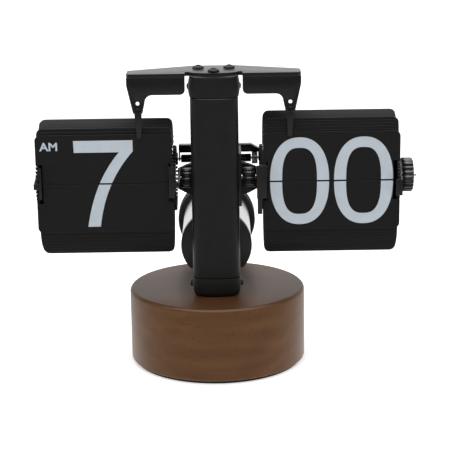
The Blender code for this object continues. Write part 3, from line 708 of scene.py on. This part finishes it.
# Each drum: side of the post, number of leaves, how far round the waiting leaves stand upright
# and where the pile is highest, the swing of the lowest fallen leaf, and the pile's pitch.
DRUMS = {"hour": (-1, 48, 16.0, 38.0, 7.0, 0.00040), "minute": (1, 60, 31.0, 54.0, 2.0, 0.00032)}
for side, (sign, count, upright, crest, most_swing, pitch) in DRUMS.items():
    for half, lift, body in (("upper", 1, f"{side}_flap"), ("lower", -1, "frame")):
        leaf = leaf_sheet(sign, leaf_in, leaf_out, lift, leaf_back - leaf_front, 0.00012, 8)
        finished_piece(f"{side}_{half}_leaf", placed(leaf, FACE_FRONT, (0, leaf_back, hinge_z)), LEAF_BLACK,
                       body, [f"{side}_{half}_flap"])
    thick = pitch * 0.86
    step = 360.0 / count
    places = []
    plane = pack_front
    for order in range(1, math.ceil(180 / step)):
        pin_y, pin_z = pivot_at(-order * step)
        plane = max(plane, pin_y - thick / 2)
        swing = Matrix.Rotation(math.radians(min(most_swing, order * step / 9)), 4, "X")
        at = Matrix.Translation((0, plane + thick, pin_z))
        places.append(at @ swing @ FACE_FRONT @ Matrix.Diagonal((1, -1, 1, 1)))
        plane += pitch
    plane = pack_front
    for order in range(1, math.floor(180 / step) + 1):
        turn = order * step
        pin_y, pin_z = pivot_at(turn)
        if turn <= upright:
            plane = max(plane, pin_y - thick / 2)
            pin_y = plane + thick
            plane += pitch
        lean = Matrix.Rotation(math.radians(lean_of(turn, upright, crest)), 4, "X")
        places.append(Matrix.Translation((0, pin_y, pin_z)) @ lean)
    stack = bmesh.new()
    copied_into(stack, leaf_sheet(sign, leaf_in + 0.0005, leaf_out - 0.0009, 1, thick, 0.00006, 3), places)
    finished_piece(f"{side}_leaves", stack, LEAF_BLACK, "frame", [f"{side}_leaf_pack"])


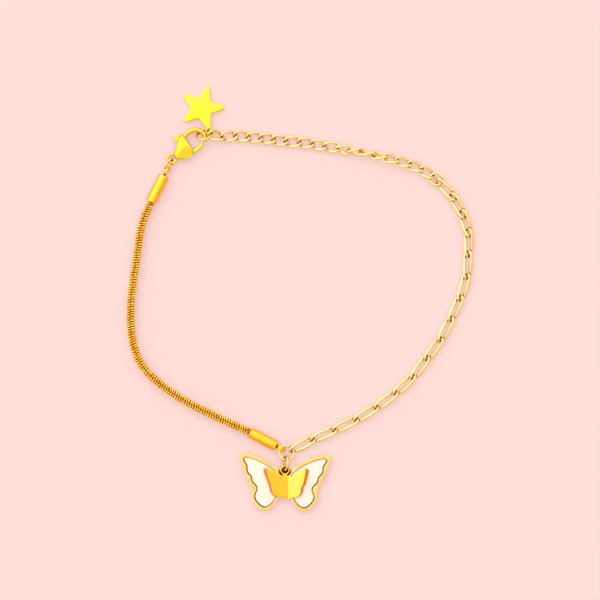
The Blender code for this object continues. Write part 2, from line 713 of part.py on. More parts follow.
def main():
    clear_scene()
    gold = material("gold", (0.95, 0.62, 0.16), 0.18, 1.0)
    pale = material("pale_gold", (0.98, 0.76, 0.32), 0.22, 1.0)
    lemon = material("lemon_gold", (1.0, 0.82, 0.10), 0.25, 1.0)
    rich = material("rich_gold", (0.90, 0.55, 0.10), 0.28, 1.0)
    pearl = material("mother_of_pearl", (0.96, 0.93, 0.84), 0.22, 0.0)

    mouth = Vector((*ROPE_ROUTE[0], CAP_Z))
    upper = cap("cap_upper", mouth, UPPER_CAP_BEARING, UPPER_LOOP_WIDTH, gold)
    mouth = Vector((*ROPE_ROUTE[-1], CAP_Z))
    lower = cap("cap_lower", mouth, LOWER_CAP_BEARING, LOWER_LOOP_WIDTH, gold)
    popcorn_chain(rich)
    clasp(gold, gold)
    clasp_link(upper, pale)

    # The end ring, rolled about its own axis, holds the hook, the star's loop and the first link
    end_mean = (END_RING_DIAMETER - END_RING_WIRE) / 2
    end_axis = polar(END_RING_BEARING)
    end_z = end_mean * math.sin(math.radians(abs(END_RING_ROLL))) + END_RING_WIRE / 2 + FOOT
    end_centre = Vector((*END_RING_LEFT, end_z)) + end_axis * end_mean
    end_place = Matrix.Translation(end_centre)
    end_place = end_place @ Matrix.Rotation(math.radians(END_RING_BEARING), 4, "Z")
    end_place = end_place @ Matrix.Rotation(math.radians(END_RING_ROLL), 4, "X")
    ring("end_ring", END_RING_DIAMETER, END_RING_WIRE, pale, end_place)
    star(end_place @ (polar(STAR_LOOP_TURN) * end_mean), lemon)

    # The extender chain starts inside the end ring and ends on the extender ring
    joints = [Vector((x, y, 0)) for x, y in SHORT_ROUTE]
    grip = reach(END_RING_DIAMETER, END_RING_WIRE, SHORT_WIRE)
    joints = [end_place @ (polar(FIRST_LINK_TURN) * grip)] + joints
    length = SHORT_PITCH + SHORT_WIRE + LINK_GAP
    width = SHORT_WIDTH - SHORT_WIRE
    joints[-1].z = link_height(length, width, SHORT_WIRE, SHORT_TWIST, SHORT_ROLL[-1])
    sizes = (SHORT_PITCH, SHORT_WIDTH, SHORT_WIRE, SHORT_TWIST)
    chain("extender_link", joints, sizes, SHORT_ROLL, pale)

    into = (joints[-1] - joints[-2]).normalized()
    into.z = 0
    ring_centre = joints[-1] + into * reach(EXTENDER_RING_DIAMETER, RING_WIRE, SHORT_WIRE)
    ring_place = Matrix.Translation(ring_centre)
    ring("extender_ring", EXTENDER_RING_DIAMETER, RING_WIRE, pale, ring_place)

    # The centre ring passes through the lower cap's loop
    centre_mean = (CENTRE_RING_DIAMETER - RING_WIRE) / 2
    toward = polar(CENTRE_RING_BEARING)
    drop = math.sin(math.radians(CENTRE_RING_TILT)) * centre_mean
    centre = lower + toward * (centre_mean + FIT_GAP / 2) - Vector((0, 0, drop))
    hinge_line = toward.cross(Vector((0, 0, -1)))
    tilted = Matrix.Rotation(math.radians(CENTRE_RING_TILT), 4, hinge_line)
    centre_place = Matrix.Translation(centre) @ tilted
    ring("centre_ring", CENTRE_RING_DIAMETER, RING_WIRE, pale, centre_place)

    # The long-link chain runs from the extender ring to the centre ring
    joints = [Vector((x, y, 0)) for x, y in LONG_ROUTE]
    start = (joints[0] - Vector((ring_centre.x, ring_centre.y, 0))).normalized()
    end = (joints[-1] - Vector((centre.x, centre.y, 0))).normalized()
    first = ring_centre + start * reach(EXTENDER_RING_DIAMETER, RING_WIRE, LONG_WIRE)
    last = centre + end * reach(CENTRE_RING_DIAMETER, RING_WIRE, LONG_WIRE)
    joints = [first] + joints + [last]
    sizes = (LONG_PITCH, LONG_WIDTH, LONG_WIRE, LONG_TWIST)
    chain("paperclip_link", joints, sizes, LONG_ROLL, pale)

    # The pendant ring hangs on the centre ring and carries the butterfly's eyelet
    hang = polar(PENDANT_RING_BEARING)
    grip = reach(CENTRE_RING_DIAMETER, RING_WIRE, PENDANT_RING_WIRE)
    grip -= ((RING_WIRE + PENDANT_RING_WIRE) / 2 + LINK_GAP + FIT_GAP) / 2
    top = centre + hang * grip
    top.z = centre.z
    length = PENDANT_RING_LENGTH - PENDANT_RING_WIRE
    width = PENDANT_RING_WIDTH - PENDANT_RING_WIRE
    bottom = top + hang * length
    bottom.z = EYELET_Z
    oval = [Vector((length * p.x, width * p.y, 0)) for p in circle(0.5, ROUND)]
    points, faces = tube(oval, PENDANT_RING_WIRE / 2, SIDES, True)
    place = frame_along(top, bottom) @ Matrix.Rotation(math.radians(PENDANT_RING_ROLL), 4, "X")
    add("pendant_ring", mesh_of(points, faces, "pendant_ring"), pale, place)
    butterfly(bottom, gold, pearl)
    centre_on_origin()


main()
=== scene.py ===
"""Looks of a charm bracelet that lies flat and fastened.

A popcorn chain with end caps and a long-link curb chain meet at a ring that carries a butterfly
pendant. A lobster clasp holds the ring at the end of an extender chain, with a star tag beside it.
Lengths are in millimetres in the shared frame, and become metres when a piece is made.
"""

import logging
import math
from collections.abc import Callable
from dataclasses import dataclass, field
from enum import Enum

import bmesh
import bpy
import numpy as np
from mathutils import Matrix, Vector
from mathutils.geometry import delaunay_2d_cdt


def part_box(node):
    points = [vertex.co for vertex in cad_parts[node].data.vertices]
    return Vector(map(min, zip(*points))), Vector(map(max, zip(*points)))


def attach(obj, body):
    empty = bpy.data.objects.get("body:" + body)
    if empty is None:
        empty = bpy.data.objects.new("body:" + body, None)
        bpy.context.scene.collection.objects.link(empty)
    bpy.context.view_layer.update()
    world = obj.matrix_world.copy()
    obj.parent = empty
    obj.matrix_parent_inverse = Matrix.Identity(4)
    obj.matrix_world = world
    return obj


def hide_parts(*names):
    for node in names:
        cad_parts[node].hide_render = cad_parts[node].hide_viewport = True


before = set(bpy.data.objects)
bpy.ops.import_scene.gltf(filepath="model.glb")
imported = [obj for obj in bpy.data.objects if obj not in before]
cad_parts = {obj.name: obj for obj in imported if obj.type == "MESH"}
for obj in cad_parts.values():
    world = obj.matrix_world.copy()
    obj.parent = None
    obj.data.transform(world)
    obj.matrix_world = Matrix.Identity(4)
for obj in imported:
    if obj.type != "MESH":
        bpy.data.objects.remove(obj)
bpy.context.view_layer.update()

LOG = logging.getLogger("bracelet")
MM = 0.001
UP = Vector((0, 0, 1))
SQUARE = ((-1, -1), (1, -1), (1, 1), (-1, 1))
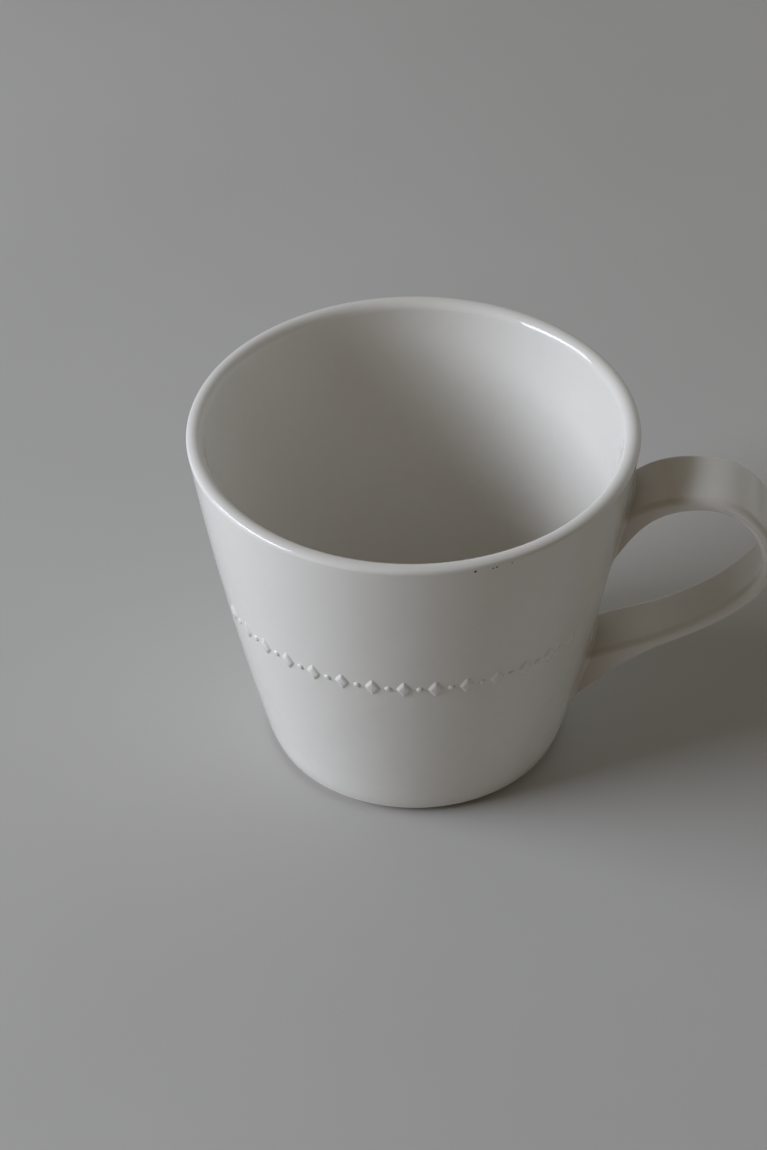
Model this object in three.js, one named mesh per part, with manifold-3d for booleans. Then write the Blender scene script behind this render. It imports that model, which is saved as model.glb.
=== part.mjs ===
// A ceramic mug: a tapered cup on a low foot ring, with a strap handle and a raised ornamental band.
// Units are millimetres and +Z is up. The origin is on the cup's axis, level with the surface that the
// mug stands on. The handle points along +X, and the band is centred on -Y.

import * as THREE from 'three';
import { mergeVertices } from 'three/addons/utils/BufferGeometryUtils.js';
import Module from 'manifold-3d';

const wasm = await Module();
wasm.setup();

// ---- Driving dimensions ----

// Cup
const HEIGHT = 79; // table to the top of the lip
const RIM_RADIUS = 46; // the wall's slope carried up to the top of the lip
const BASE_RADIUS = 31.9; // the wall's slope carried down to the table
const WALL_SWELL = 1.06; // how far the wall swells out of a straight cone, half way up
const EDGE_HEIGHT = 5.8; // height of the rounded edge at the base
const EDGE_TUCK = 1.1; // how far that edge draws in at the table
const WALL = 3.4;
const LIP_WIDTH = 2.9; // the wall thins to this at the lip
const THINNING = 18; // how far below the lip the thinning starts
const FLOOR_TOP = 5.6; // height of the floor inside the cup
const FLOOR_CORNER = 9; // radius between the floor and the wall, inside

// Foot
const FOOT_HEIGHT = 1.6;
const FOOT_INNER_RADIUS = 26.8;
const FOOT_CHAMFER = 0.5;
const BASE_RECESS = 0.8; // the middle of the base stands this far off the table

// Handle
const STRAP_THICKNESS = 3.4;
const STRAP_EDGE = 1.4; // rounding of the strap's long edges
const STRAP_WIDTH_TOP = 15.2;
const STRAP_WIDTH_BOTTOM = 13.0;
const TAPER_END = 37.5; // height at which the strap has narrowed to its lower width
const ROOT_SPREAD = 0.07; // extra width at the wall, as a fraction
const ROOT_SPREAD_REACH = 18; // how far from the wall that extra width dies out
const ROOT_FLARE_TOP = 3.1; // extra thickness at the strap's two ends
const ROOT_FLARE_BOTTOM = 5.2;
const FLARE_END_TOP = 0.3; // where the flares end and start, as fractions of the strap's length
const FLARE_START_BOTTOM = 0.74;
const FLARE_END_BOTTOM = 0.97;
const STRAP_TOP = 69.2; // height of the centre line at the crown
const STRAP_REACH = 73.2; // the centre line's furthest distance from the cup's axis

// The strap's centre line as (radius, height) points of four cubic curves. Its two ends lie inside the wall.
const STRAP_CURVES = [
  [[36, 49], [42.8, 58.8], [45.2, STRAP_TOP], [60.1, STRAP_TOP]], // upper root to crown
  [[60.1, STRAP_TOP], [67.2, STRAP_TOP], [STRAP_REACH, 61.9], [STRAP_REACH, 54.6]], // crown to back
  [[STRAP_REACH, 54.6], [STRAP_REACH, 47.3], [65.2, 39.6], [56.4, 34]], // back to waist
  [[56.4, 34], [47.6, 28.4], [38.1, 24.6], [30, 14]], // waist to lower root
];

// Fillets of slip around the handle's two roots, as three narrowing layers
const FILLET_LAYERS = [
  { spread: 2.2, rise: 0.6 },
  { spread: 1.5, rise: 1.2 },
  { spread: 0.9, rise: 1.8 },
];
const UPPER_ROOT_ZONE = [45, HEIGHT]; // heights between which each root's fillet lies
const LOWER_ROOT_ZONE = [8, 45];

// Ornamental band of applied sprigs: lozenges with a bead between each two
const BAND_HEIGHT = 43.6; // height of the band's middle line
const BAND_ARC = 116; // degrees
const BAND_AZIMUTH = -90; // degrees
const LOZENGES = 14;
const LOZENGE_HALF_HEIGHT = 2.8;
const LOZENGE_HALF_WIDTH = 1.9;
const SPRIG_THICKNESS = 0.6;
const SPRIG_BEVEL = 0.24;
const BEAD_RADIUS = 0.8;

const GAP = 0.3; // clearance between touching pieces
const ROUND_SEGMENTS = 64;

// ---- Materials ----

const glaze = new THREE.MeshStandardMaterial({ color: 0xdedbd4, roughness: 0.22, metalness: 0 });
const glazeInSeam = new THREE.MeshStandardMaterial({ color: 0xcdc8bd, roughness: 0.25, metalness: 0 });
const bareClay = new THREE.MeshStandardMaterial({ color: 0xcfc3b0, roughness: 0.9, metalness: 0 });

// ---- Helpers ----

// Turns a closed (radius, height) outline round the Z axis.
function turned(outline) {
  return new THREE.LatheGeometry(outline, ROUND_SEGMENTS).rotateX(Math.PI / 2);
}

function toSolid(geometry) {
  const bare = geometry.clone();
  bare.deleteAttribute('normal');
  bare.deleteAttribute('uv');
  const merged = mergeVertices(bare, 1e-4);
  return new wasm.Manifold(new wasm.Mesh({
    numProp: 3,
    vertProperties: new Float32Array(merged.attributes.position.array),
    triVerts: new Uint32Array(merged.index.array),
  }));
}

function toGeometry(solid) {
  const mesh = solid.getMesh();
  const geometry = new THREE.BufferGeometry();
  geometry.setAttribute('position', new THREE.BufferAttribute(mesh.vertProperties, 3));
  geometry.setIndex(new THREE.BufferAttribute(mesh.triVerts, 1));
  geometry.computeVertexNormals();
  return geometry;
}

function part(name, geometry, material) {
  const mesh = new THREE.Mesh(geometry, material);
  mesh.name = name;
  return mesh;
}

// Evenly spaced numbers from first to last, both included.
function spaced(first, last, steps) {
  return Array.from({ length: steps + 1 }, (_, i) => first + ((last - first) * i) / steps);
}

// Points along an arc of an ellipse, angles in degrees, ends included.
function arc(centreX, centreY, radiusX, radiusY, from, to, steps) {
  return spaced(from, to, steps).map((degrees) => {
    const angle = THREE.MathUtils.degToRad(degrees);
    return new THREE.Vector2(centreX + radiusX * Math.cos(angle), centreY + radiusY * Math.sin(angle));
  });
}

// ---- Cup ----

// Outside radius at a height: a gently swelling cone, drawn in by a quarter ellipse at the base.
function outerRadius(height) {
  const s = height / HEIGHT;
  const cone = BASE_RADIUS + (RIM_RADIUS - BASE_RADIUS) * s + WALL_SWELL * 4 * s * (1 - s);
  const up = Math.min(height / EDGE_HEIGHT, 1);
  return cone - EDGE_TUCK * (1 - Math.sqrt(1 - (1 - up) ** 2));
}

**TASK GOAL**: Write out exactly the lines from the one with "# The pendant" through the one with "points = [vertex.co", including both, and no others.

**ANSWER TO THE TASK**:
    # The pendant ring hangs on the centre ring and carries the butterfly's eyelet
    hang = polar(PENDANT_RING_BEARING)
    grip = reach(CENTRE_RING_DIAMETER, RING_WIRE, PENDANT_RING_WIRE)
    grip -= ((RING_WIRE + PENDANT_RING_WIRE) / 2 + LINK_GAP + FIT_GAP) / 2
    top = centre + hang * grip
    top.z = centre.z
    length = PENDANT_RING_LENGTH - PENDANT_RING_WIRE
    width = PENDANT_RING_WIDTH - PENDANT_RING_WIRE
    bottom = top + hang * length
    bottom.z = EYELET_Z
    oval = [Vector((length * p.x, width * p.y, 0)) for p in circle(0.5, ROUND)]
    points, faces = tube(oval, PENDANT_RING_WIRE / 2, SIDES, True)
    place = frame_along(top, bottom) @ Matrix.Rotation(math.radians(PENDANT_RING_ROLL), 4, "X")
    add("pendant_ring", mesh_of(points, faces, "pendant_ring"), pale, place)
    butterfly(bottom, gold, pearl)
    centre_on_origin()


main()
=== scene.py ===
"""Looks of a charm bracelet that lies flat and fastened.

A popcorn chain with end caps and a long-link curb chain meet at a ring that carries a butterfly
pendant. A lobster clasp holds the ring at the end of an extender chain, with a star tag beside it.
Lengths are in millimetres in the shared frame, and become metres when a piece is made.
"""

import logging
import math
from collections.abc import Callable
from dataclasses import dataclass, field
from enum import Enum

import bmesh
import bpy
import numpy as np
from mathutils import Matrix, Vector
from mathutils.geometry import delaunay_2d_cdt


def part_box(node):
    points = [vertex.co for vertex in cad_parts[node].data.vertices]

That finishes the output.